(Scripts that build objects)
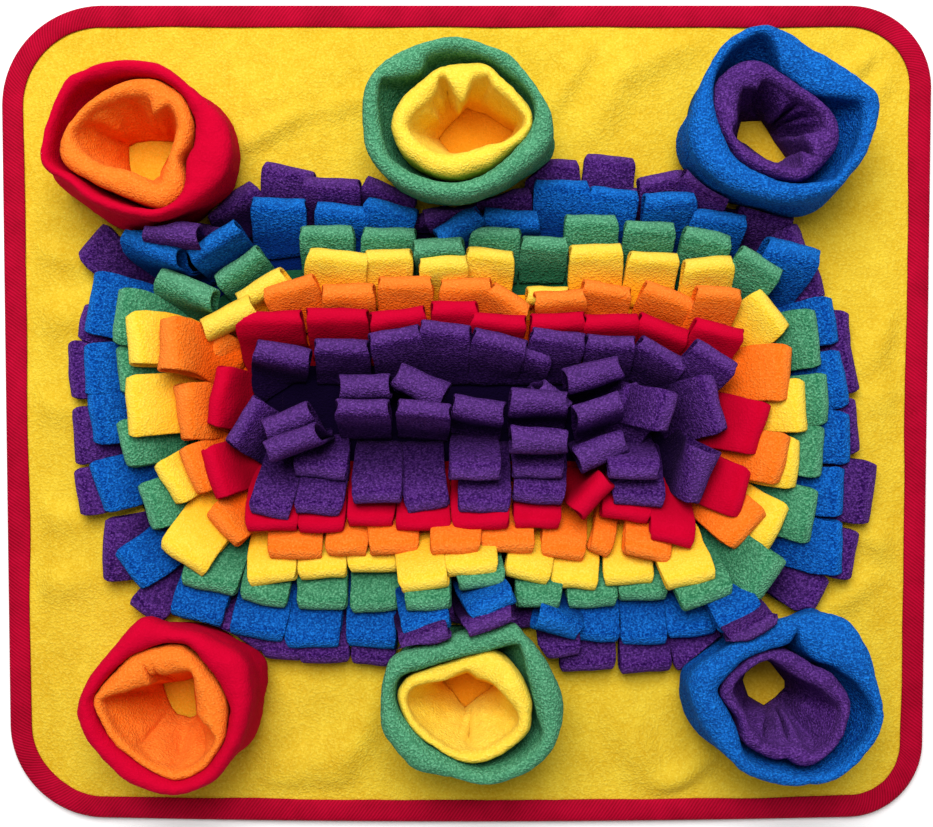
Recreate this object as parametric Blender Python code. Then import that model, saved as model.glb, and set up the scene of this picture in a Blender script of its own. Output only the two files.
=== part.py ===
"""A snuffle mat sewn from fleece: a bound panel, seven rings and two rows of loops, and six lined cups.

Metres, +Z up. The mat lies on z = 0, centred on the origin, with its far edge at +Y and its right edge
at +X. Every cloth is a closed sheet of its real thickness: a fringe is one folded strip, slit into loops
at its fold, and a cup's wall is one sheet folded over at its rim.
"""

import math

import bmesh
import bpy
from mathutils import Matrix, Vector

# Cloth
GAP = 0.0003
PANEL_THICK = 0.0025
TAPE_THICK = 0.0010
FLEECE = 0.0018
LAYER_GAP = 0.0005

# Panel and binding: the far edge is a little wider than the near one, and the near edge is bowed
HALF_WIDTH = 0.2500
HALF_DEPTH = 0.2216
FAR_FLARE = 0.012
NEAR_BOW = 0.016
TAPE_COVER = 0.0105
CORNER_STEPS = 4
LEAST_RADIUS = 0.004
SIDE_STEPS = {"wide": 14, "deep": 10}
CORNERS = (
    {"side_x": 1, "side_y": 1, "radius": 0.045, "next": "wide"},
    {"side_x": -1, "side_y": 1, "radius": 0.055, "next": "deep"},
    {"side_x": -1, "side_y": -1, "radius": 0.050, "next": "wide"},
    {"side_x": 1, "side_y": -1, "radius": 0.040, "next": "deep"},
)
# How far each line of the panel lies inside the mat's outline, from its bound edge to its flat middle
PANEL_INSETS = (0.0190, 0.0400, 0.0620)

# Low folds of the panel between the binding and the cups
FLAT_BY_CUP = 0.034
PANEL_FOLDS = (
    {"x": -0.096, "y": 0.175, "heading": 25, "reach": 0.050, "width": 0.020, "rise": 0.0030},
    {"x": 0.074, "y": 0.178, "heading": 70, "reach": 0.040, "width": 0.018, "rise": 0.0025},
    {"x": 0.222, "y": 0.196, "heading": 40, "reach": 0.030, "width": 0.015, "rise": 0.0020},
    {"x": 0.224, "y": 0.020, "heading": 5, "reach": 0.028, "width": 0.020, "rise": 0.0016},
    {"x": 0.224, "y": -0.085, "heading": -20, "reach": 0.028, "width": 0.018, "rise": 0.0024},
    {"x": 0.092, "y": -0.186, "heading": -60, "reach": 0.040, "width": 0.018, "rise": 0.0032},
    {"x": -0.072, "y": -0.184, "heading": 75, "reach": 0.040, "width": 0.018, "rise": 0.0026},
    {"x": -0.222, "y": -0.080, "heading": 10, "reach": 0.028, "width": 0.018, "rise": 0.0024},
    {"x": -0.222, "y": -0.020, "heading": -8, "reach": 0.028, "width": 0.018, "rise": 0.0018},
    {"x": -0.222, "y": 0.052, "heading": 6, "reach": 0.028, "width": 0.018, "rise": 0.0022},
)

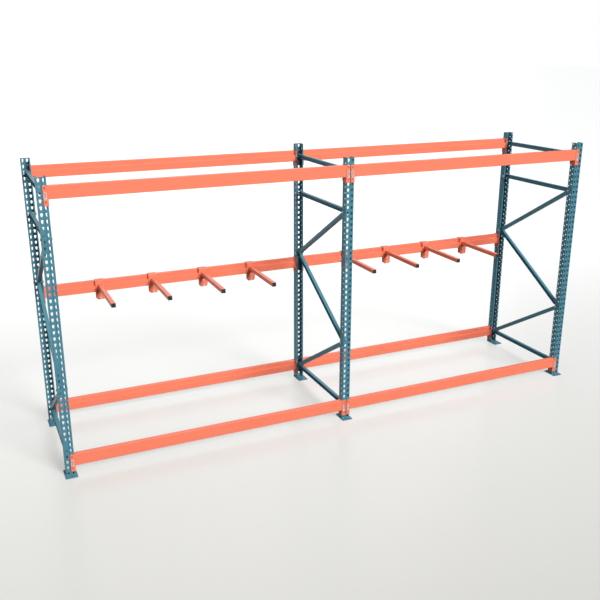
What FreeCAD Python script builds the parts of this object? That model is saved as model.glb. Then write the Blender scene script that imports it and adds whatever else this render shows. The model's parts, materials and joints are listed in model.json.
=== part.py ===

→ **Work to do**
Each line of the listing should be copied exactly.

→ **Exercise output**
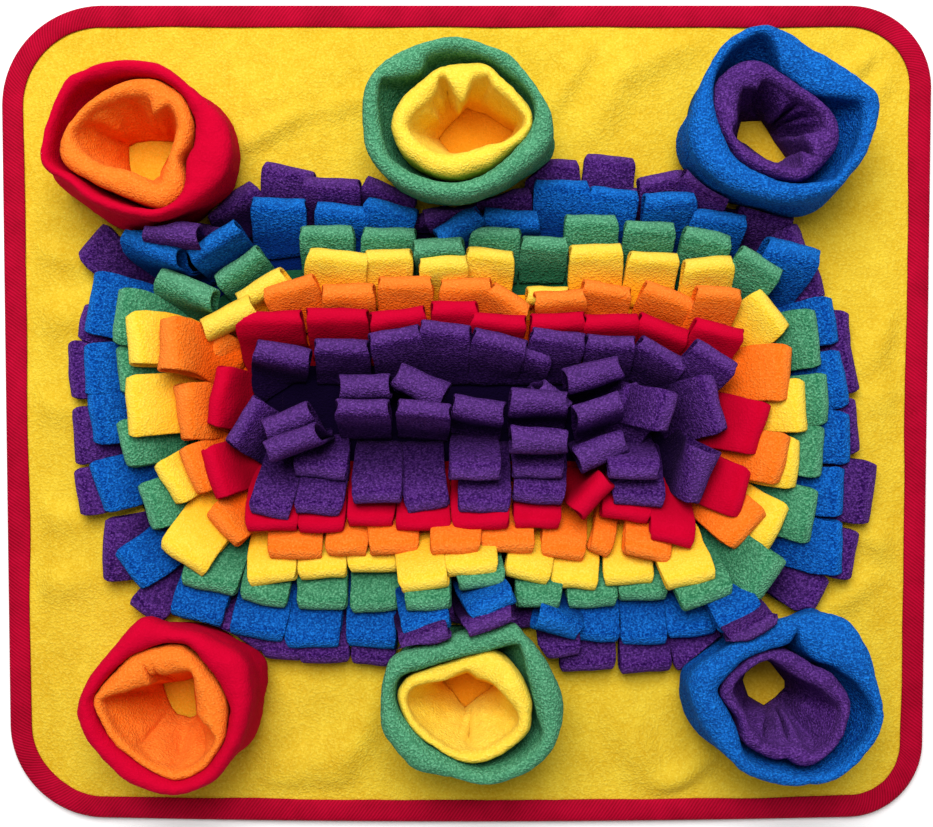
Recreate this object as parametric Blender Python code. Then import that model, saved as model.glb, and set up the scene of this picture in a Blender script of its own. Output only the two files.
=== part.py ===
"""A snuffle mat sewn from fleece: a bound panel, seven rings and two rows of loops, and six lined cups.

Metres, +Z up. The mat lies on z = 0, centred on the origin, with its far edge at +Y and its right edge
at +X. Every cloth is a closed sheet of its real thickness: a fringe is one folded strip, slit into loops
at its fold, and a cup's wall is one sheet folded over at its rim.
"""

import math

import bmesh
import bpy
from mathutils import Matrix, Vector

# Cloth
GAP = 0.0003
PANEL_THICK = 0.0025
TAPE_THICK = 0.0010
FLEECE = 0.0018
LAYER_GAP = 0.0005

# Panel and binding: the far edge is a little wider than the near one, and the near edge is bowed
HALF_WIDTH = 0.2500
HALF_DEPTH = 0.2216
FAR_FLARE = 0.012
NEAR_BOW = 0.016
TAPE_COVER = 0.0105
CORNER_STEPS = 4
LEAST_RADIUS = 0.004
SIDE_STEPS = {"wide": 14, "deep": 10}
CORNERS = (
    {"side_x": 1, "side_y": 1, "radius": 0.045, "next": "wide"},
    {"side_x": -1, "side_y": 1, "radius": 0.055, "next": "deep"},
    {"side_x": -1, "side_y": -1, "radius": 0.050, "next": "wide"},
    {"side_x": 1, "side_y": -1, "radius": 0.040, "next": "deep"},
)
# How far each line of the panel lies inside the mat's outline, from its bound edge to its flat middle
PANEL_INSETS = (0.0190, 0.0400, 0.0620)

# Low folds of the panel between the binding and the cups
FLAT_BY_CUP = 0.034
PANEL_FOLDS = (
    {"x": -0.096, "y": 0.175, "heading": 25, "reach": 0.050, "width": 0.020, "rise": 0.0030},
    {"x": 0.074, "y": 0.178, "heading": 70, "reach": 0.040, "width": 0.018, "rise": 0.0025},
    {"x": 0.222, "y": 0.196, "heading": 40, "reach": 0.030, "width": 0.015, "rise": 0.0020},
    {"x": 0.224, "y": 0.020, "heading": 5, "reach": 0.028, "width": 0.020, "rise": 0.0016},
    {"x": 0.224, "y": -0.085, "heading": -20, "reach": 0.028, "width": 0.018, "rise": 0.0024},
    {"x": 0.092, "y": -0.186, "heading": -60, "reach": 0.040, "width": 0.018, "rise": 0.0032},
    {"x": -0.072, "y": -0.184, "heading": 75, "reach": 0.040, "width": 0.018, "rise": 0.0026},
    {"x": -0.222, "y": -0.080, "heading": 10, "reach": 0.028, "width": 0.018, "rise": 0.0024},
    {"x": -0.222, "y": -0.020, "heading": -8, "reach": 0.028, "width": 0.018, "rise": 0.0018},
    {"x": -0.222, "y": 0.052, "heading": 6, "reach": 0.028, "width": 0.018, "rise": 0.0022},
)

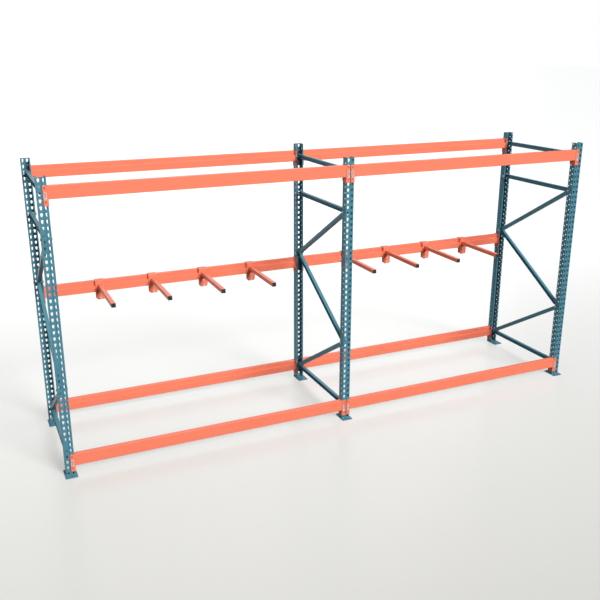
What FreeCAD Python script builds the parts of this object? That model is saved as model.glb. Then write the Blender scene script that imports it and adds whatever else this render shows. The model's parts, materials and joints are listed in model.json.
=== part.py ===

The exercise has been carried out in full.